Assessing Customer Service Reliability in Route Planning with Self-Imposed Time Windows and Stochastic Travel Times

Abstract

This paper presents mathematical models and solution methods for assigning time windows to customers in vehicle routing problems with stochastic travel times. The goal is to design minimum-cost routes in terms of traveling distance and to simultaneously minimize the expected penalty costs associated with the assignment of time windows. Focus is given on how to evaluate the flexibility of time windows and to incorporate service reliability into the routing plans.
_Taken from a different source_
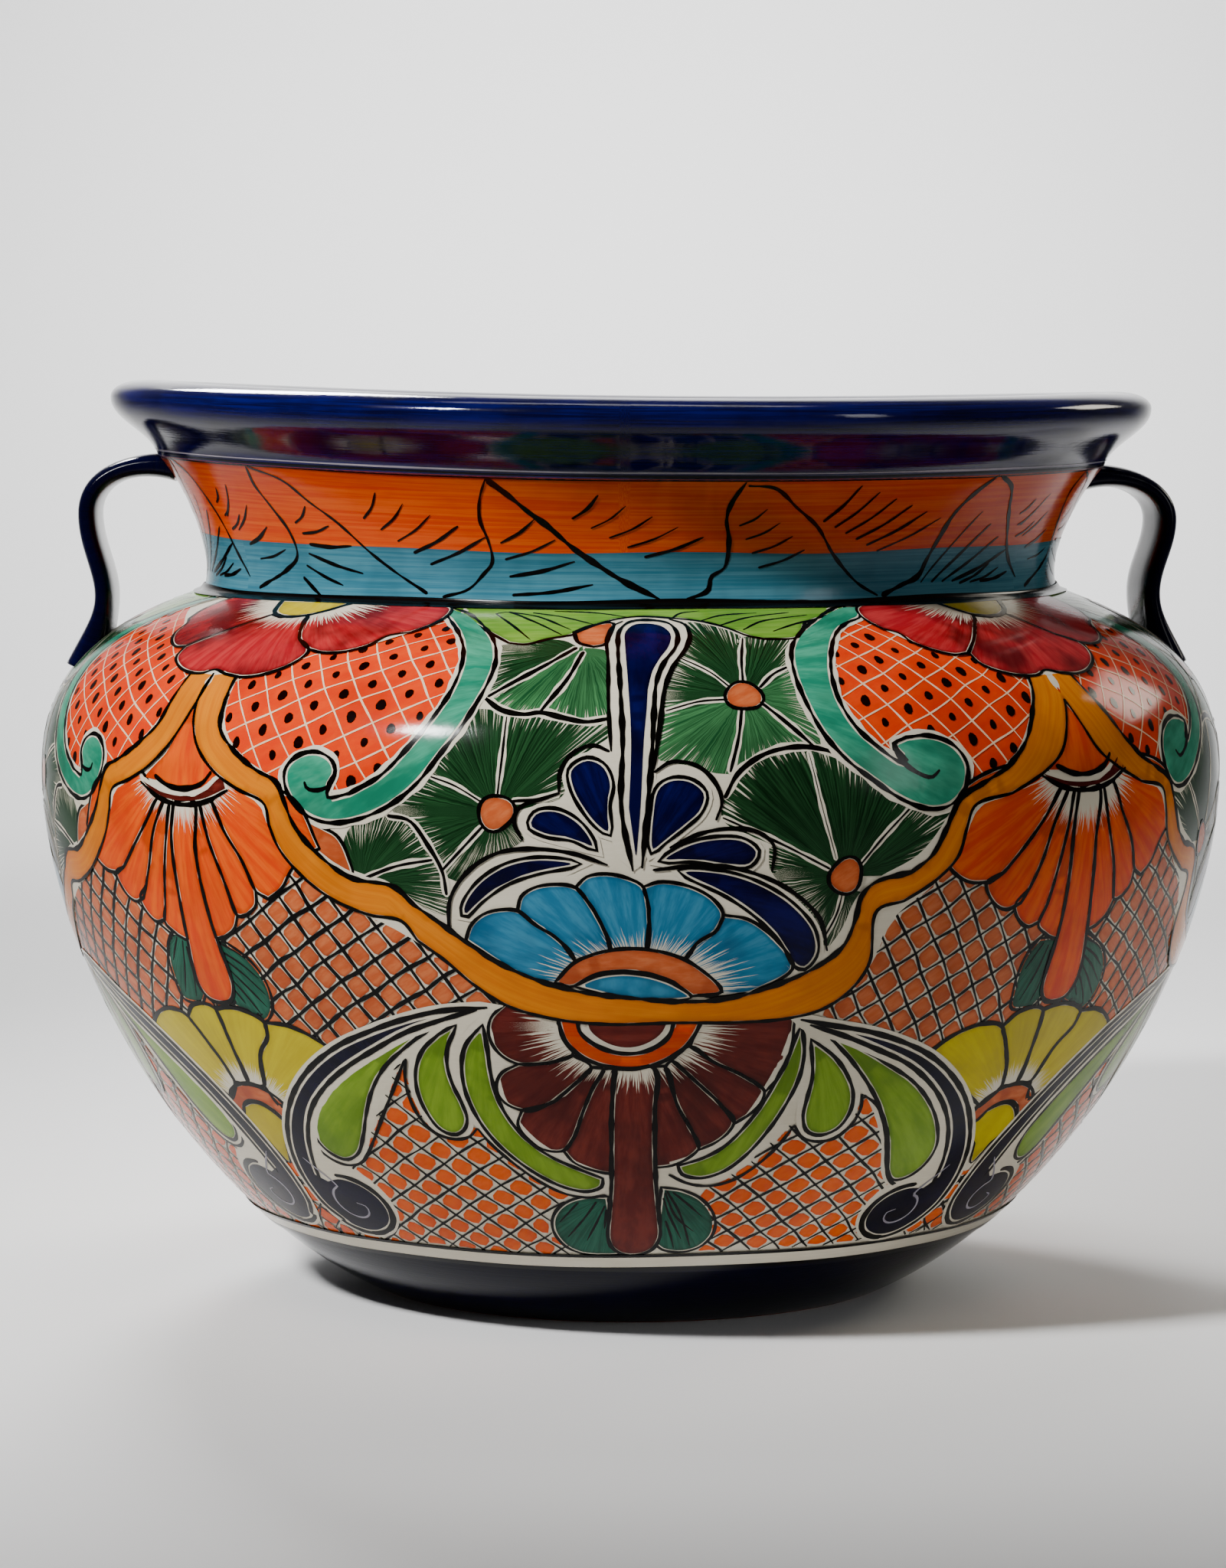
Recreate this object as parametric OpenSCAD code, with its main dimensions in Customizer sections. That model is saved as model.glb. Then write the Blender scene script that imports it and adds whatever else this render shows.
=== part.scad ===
// Wide-mouthed talavera pot with a rolled rim and two strap handles.
// The pot stands on z = 0 with its axis on Z. Its front looks along -Y, and its handles lie on X.

/* [Body] */
// Largest diameter of the pot, at its belly
belly_d = 440; // [360:5:520]
// Height of the belly, where the pot is widest
belly_z = 193; // [180:1:200]
// Diameter of the flat face that the pot stands on
foot_d = 200; // [170:2:220]
// Thickness of the fired wall
wall_t = 9.5; // [8:0.5:11]
// Thickness of the floor
floor_t = 12; // [10:0.5:16]

/* [Neck and rim] */
// Diameter of the crease where the neck stands on the shoulder
neck_d = 319; // [309:2:329]
// Height of that crease
neck_z = 260; // [256:0.5:264]
// Diameter of the neck's flared top, under the rim
collar_d = 353; // [347:2:359]
// Height of the neck's flared top
collar_z = 306.5; // [302.5:1:309.5]
// Largest diameter of the rolled rim
rim_d = 388; // [382:1:396]
// Height of the whole pot
rim_z = 335; // [332:1:340]

/* [Handles] */
// How far out from the axis the middle of the strap reaches, at the top of its bend
handle_reach = 202; // [198:1:208]
// Distance from the axis to the middle of the strap at its waist
handle_waist = 196; // [193:1:200]
// Width of the strap that each handle is bent from
strap_w = 38; // [28:1:46]
// Thickness of the strap at its slimmest
strap_t = 7.4; // [6:0.2:9]
// How far the right handle sits round towards the back, in degrees
right_handle_turn = 7; // [0:1:12]

/* [Smoothness] */
// Steps along each curve of the outline
curve_steps = 14; // [8:1:20]

/* [Hidden] */
$fn = 128;

belly_r = belly_d / 2;
foot_r = foot_d / 2;
neck_r = neck_d / 2;
collar_r = collar_d / 2;
rim_r = rim_d / 2;
lip_z = rim_z - 7;

// A point of the Bezier curve with control points p, at t from 0 to 1.
function bezier(p, t) =
    pow(1 - t, 3) * p[0] + 3 * pow(1 - t, 2) * t * p[1] + 3 * (1 - t) * t * t * p[2] + pow(t, 3) * p[3];

// The direction in which that curve runs at t.
function bezier_run(p, t) =
    pow(1 - t, 2) * (p[1] - p[0]) + 2 * (1 - t) * t * (p[2] - p[1]) + t * t * (p[3] - p[2]);

// Outside of the wall as (radius, height), in four stretches from the foot to the lip.
outer_curves = [
    [[foot_r, 0], [foot_r + 63, 29], [belly_r, belly_z - 71], [belly_r, belly_z]],
    [[belly_r, belly_z], [belly_r, belly_z + 40], [neck_r + 34, neck_z - 12.5], [neck_r, neck_z]],
    [[neck_r, neck_z], [neck_r - 4, neck_z + 12], [collar_r - 10, collar_z - 11], [collar_r, collar_z]],
    [[collar_r, collar_z], [collar_r + 3, collar_z + 9], [rim_r, lip_z - 9], [rim_r, lip_z]]
];

// Inside of the wall, in the same four stretches.
mouth_r = collar_r - 1.4 * wall_t;
inner_curves = [
    [[foot_r - 6, floor_t], [foot_r + 52, floor_t + 19],
     [belly_r - wall_t, belly_z - 66], [belly_r - wall_t, belly_z]],
    [[belly_r - wall_t, belly_z], [belly_r - wall_t, belly_z + 33],
     [neck_r + 20, neck_z - 19], [neck_r - wall_t - 1, neck_z - 6]],
    [[neck_r - wall_t - 1, neck_z - 6], [neck_r - wall_t - 6, neck_z + 10],
     [mouth_r - 8, collar_z - 14], [mouth_r, collar_z - 1]],
    [[mouth_r, collar_z - 1], [mouth_r + 4, collar_z + 5], [mouth_r, lip_z - 9], [mouth_r, lip_z - 3]]
];

// Stations along the wall: the whole number picks the stretch, the fraction the place along it.
foot_seam = 0.22;
belly_seam = 1;
neck_seam = 2;
collar_seam = 3;
lip = 4;
// Length of the half-lap at each seam, as a fraction of a stretch.
lap = 0.05;

function stretch(u) = min(floor(u), 3);

// A point in the wall at station u, with depth from 0 outside to 1 inside.
function wall(u, depth) =
    bezier(outer_curves[stretch(u)], u - stretch(u)) * (1 - depth)
    + bezier(inner_curves[stretch(u)], u - stretch(u)) * depth;

// Points of the wall from station u0 to station u1 at one depth, both ends included.
function wall_line(u0, u1, depth) =
    let (count = max(1, ceil(abs(u1 - u0) * curve_steps)))
    [for (i = [0 : count]) wall(u0 + (u1 - u0) * i / count, depth)];

// A seam's half-lap, from outside to inside: the piece below keeps a tongue on its inner half.
function half_lap(u) = [wall(u, 0), wall(u, 0.5), wall(u + lap, 0.5), wall(u + lap, 1)];

function reversed(list) = [for (i = [len(list) - 1 : -1 : 0]) list[i]];
function inside_of(list) = [for (i = [1 : len(list) - 2]) list[i]];

// One ring of the wall between two seams.
module wall_ring(u0, u1) {
    rotate_extrude()
        polygon(concat(
            wall_line(u0, u1, 0),
            inside_of(half_lap(u1)),
            wall_line(u1 + lap, u0 + lap, 1),
            inside_of(reversed(half_lap(u0)))
        ));
}

// Shallow dish that the pot stands on: the floor with the turned-up start of the wall.
module base_dish() {
    color("midnightblue")
        rotate_extrude()
            polygon(concat(
                [[0, 0]],
                wall_line(0, foot_seam, 0),
                inside_of(half_lap(foot_seam)),
                wall_line(foot_seam + lap, 0, 1),
                [[0, floor_t]]
            ));
}

// Lower half of the body, from the dish to the belly.
module lower_bowl() {
    color("chocolate")
        wall_ring(foot_seam, belly_seam);
}

// Upper half of the body, closing in from the belly to the neck.
module shoulder() {
    color("seagreen")
        wall_ring(belly_seam, neck_seam);
}

// Hollow neck that flares up and out to the rim.
module neck_collar() {
    color("orangered")
        wall_ring(neck_seam, collar_seam);
}

// Thick coil rolled outwards round the mouth.
module rim_roll() {
    crest_r = rim_r - 14;
    outer_roll = [wall(lip, 0), [rim_r, rim_z - 2], [crest_r + 7, rim_z], [crest_r, rim_z]];
    inner_roll = [[crest_r, rim_z], [crest_r - 8, rim_z], wall(lip, 1) + [0, 5], wall(lip, 1)];
    color("navy")
        rotate_extrude()
            polygon(concat(
                wall_line(collar_seam, lip, 0),
                [for (i = [1 : curve_steps]) bezier(outer_roll, i / curve_steps)],
                [for (i = [1 : curve_steps]) bezier(inner_roll, i / curve_steps)],
                inside_of(wall_line(lip, collar_seam + lap, 1)),
                [wall(collar_seam + lap, 1)],
                inside_of(reversed(half_lap(collar_seam)))
            ));
}

// Middle line of a handle's strap as (distance from the axis, height), from the neck to the shoulder.
bend_z = collar_z - 21;
waist_z = neck_z - 3.5;
strap_curves = [
    [[collar_r - 8, collar_z - 4.5], [collar_r + 8, collar_z - 1.5],
     [handle_reach, bend_z + 14], [handle_reach, bend_z]],
    [[handle_reach, bend_z], [handle_reach, bend_z - 11],
     [handle_waist, waist_z + 10], [handle_waist, waist_z]],
    [[handle_waist, waist_z], [handle_waist, waist_z - 8],
     [handle_waist + 3, waist_z - 14], [handle_waist + 7, waist_z - 27]]
];

// Half the strap's thickness: it is slim in the middle, and pressed out wide where it is joined on.
function strap_half(u) = strap_t / 2 + 1.6 * pow(max(0, 1 - u / 0.6), 2) + 4 * pow(max(0, u - 2), 2);

// A point on one face of the strap, at station u from 0 to 3. side is 1 for the outer face, -1 for the inner.
function strap_point(u, side) =
    let (
        k = min(floor(u), 2),
        run = bezier_run(strap_curves[k], u - k),
        out = [-run[1], run[0]] / norm(run)
    )
    bezier(strap_curves[k], u - k) + out * side * strap_half(u);

strap_steps = 3 * curve_steps;

// The strap, cut off where it meets the outside of the neck and the shoulder.
module handle() {
    difference() {
        rotate([90, 0, 0])
            linear_extrude(height = strap_w, center = true)
                polygon(concat(
                    [for (i = [0 : strap_steps]) strap_point(3 * i / strap_steps, 1)],
                    [for (i = [strap_steps : -1 : 0]) strap_point(3 * i / strap_steps, -1)]
                ));
        rotate_extrude()
            polygon(concat(
                [[0, belly_z]],
                wall_line(belly_seam, neck_seam, 0),
                inside_of(wall_line(neck_seam, collar_seam, 0)),
                wall_line(collar_seam, lip, 0),
                [[0, lip_z]]
            ));
    }
}

module left_handle() {
    color("darkslateblue")
        rotate([0, 0, 180])
            handle();
}

module right_handle() {
    color("darkslateblue")
        rotate([0, 0, right_handle_turn])
            handle();
}

base_dish();
lower_bowl();
shoulder();
neck_collar();
rim_roll();
left_handle();
right_handle();
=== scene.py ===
"""Looks of the talavera jar: smooth glazed skins over the CAD pieces, and the painted decoration on them."""
import math
import random

import bpy
import numpy as np
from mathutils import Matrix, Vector, geometry


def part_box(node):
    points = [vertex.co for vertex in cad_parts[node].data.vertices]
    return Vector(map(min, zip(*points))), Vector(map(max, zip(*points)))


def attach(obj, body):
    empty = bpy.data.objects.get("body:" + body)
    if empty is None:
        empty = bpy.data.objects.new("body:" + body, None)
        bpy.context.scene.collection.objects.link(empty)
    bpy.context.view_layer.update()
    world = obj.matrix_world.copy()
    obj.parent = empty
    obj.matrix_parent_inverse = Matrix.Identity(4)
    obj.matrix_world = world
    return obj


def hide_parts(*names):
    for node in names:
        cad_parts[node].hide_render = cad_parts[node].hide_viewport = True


MM = 0.001
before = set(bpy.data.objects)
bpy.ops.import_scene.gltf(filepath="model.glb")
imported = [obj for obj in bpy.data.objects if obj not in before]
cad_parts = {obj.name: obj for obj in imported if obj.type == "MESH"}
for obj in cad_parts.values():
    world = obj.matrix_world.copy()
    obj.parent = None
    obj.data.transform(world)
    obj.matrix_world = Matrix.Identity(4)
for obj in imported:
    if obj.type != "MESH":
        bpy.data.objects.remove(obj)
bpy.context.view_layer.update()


def box_mm(node):
    """Lowest and highest corner of a CAD node, in millimetres."""
    low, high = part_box(node)
    return [c / MM for c in low], [c / MM for c in high]


# ---------------------------------------------------------------- outline of the wall, from the CAD's own sizes
belly_r = box_mm("lower_bowl")[1][0]
belly_z = box_mm("shoulder")[0][2]
collar_r = box_mm("neck_collar")[1][0]
rim_r = box_mm("rim_roll")[1][0]
rim_z = box_mm("rim_roll")[1][2]
foot_r = 100
floor_t = 12
wall_t = 9.5
neck_r, neck_z = 159.5, 260
collar_z = 306.5
lip_z = rim_z - 7
mouth_r = collar_r - 1.4 * wall_t
crest_r = rim_r - 14
inner_r = belly_r - wall_t
throat_r = neck_r - wall_t - 1
foot_seam = 0.22    # how far up the lowest curve the base dish ends
CURVE_STEPS = 399   # steps along each curve of the outline

OUTER = [
    [(foot_r, 0), (foot_r + 63, 29), (belly_r, belly_z - 71), (belly_r, belly_z)],
    [(belly_r, belly_z), (belly_r, belly_z + 40), (neck_r + 34, neck_z - 12.5), (neck_r, neck_z)],
    [(neck_r, neck_z), (neck_r - 4, neck_z + 12), (collar_r - 10, collar_z - 11), (collar_r, collar_z)],
    [(collar_r, collar_z), (collar_r + 3, collar_z + 9), (rim_r, lip_z - 9), (rim_r, lip_z)],
]
INNER = [
    [(foot_r - 6, floor_t), (foot_r + 52, floor_t + 19), (inner_r, belly_z - 66), (inner_r, belly_z)],
    [(inner_r, belly_z), (inner_r, belly_z + 33), (neck_r + 20, neck_z - 19), (throat_r, neck_z - 6)],
    [(throat_r, neck_z - 6), (throat_r - 5, neck_z + 10), (mouth_r - 8, collar_z - 14), (mouth_r, collar_z - 1)],
    [(mouth_r, collar_z - 1), (mouth_r + 4, collar_z + 5), (mouth_r, lip_z - 9), (mouth_r, lip_z - 3)],
]
OUTER_ROLL = [(rim_r, lip_z), (rim_r, rim_z - 2), (crest_r + 7, rim_z), (crest_r, rim_z)]
INNER_ROLL = [(crest_r, rim_z), (crest_r - 8, rim_z), (mouth_r, lip_z + 2), (mouth_r, lip_z - 3)]


def bezier(p, t):
    """Points of a cubic Bezier curve, at the values t from 0 to 1."""
    p = np.array(p, float)
    t = np.atleast_1d(t)[:, None]
    return (1 - t) ** 3 * p[0] + 3 * (1 - t) ** 2 * t * p[1] + 3 * (1 - t) * t * t * p[2] + t ** 3 * p[3]


def chain(curves):
    """One fine polyline along several joined curves."""
    parts = [bezier(c, np.linspace(0, 1, CURVE_STEPS + 1))[(1 if i else 0):] for i, c in enumerate(curves)]
    return np.vstack(parts)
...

Two mathematical models are proposed for the stochastic time window assignment problem that treat the travel times as continuous and discrete random variables, and take into account lateness and earliness penalties, penalties for the time window widths, and chance constraints to model the probability of serving each customer within the assigned time window so as to meet service reliability requirements. A hierarchical solution approach is proposed. At the first level, the master vehicle routing problem is solved via an adaptive large neighborhood search metaheuristic to optimize the routing cost, while at the second level the subordinate time window assignment subproblems are solved optimally. Various computational experiments are conducted to assess the performance of the proposed algorithmic framework, to understand time window flexibility, to study the trade-off between service reliability and routing costs, and to demonstrate the effectiveness and applicability of optimal time window assignment policies in an urban transportation environment with uncertain travel times.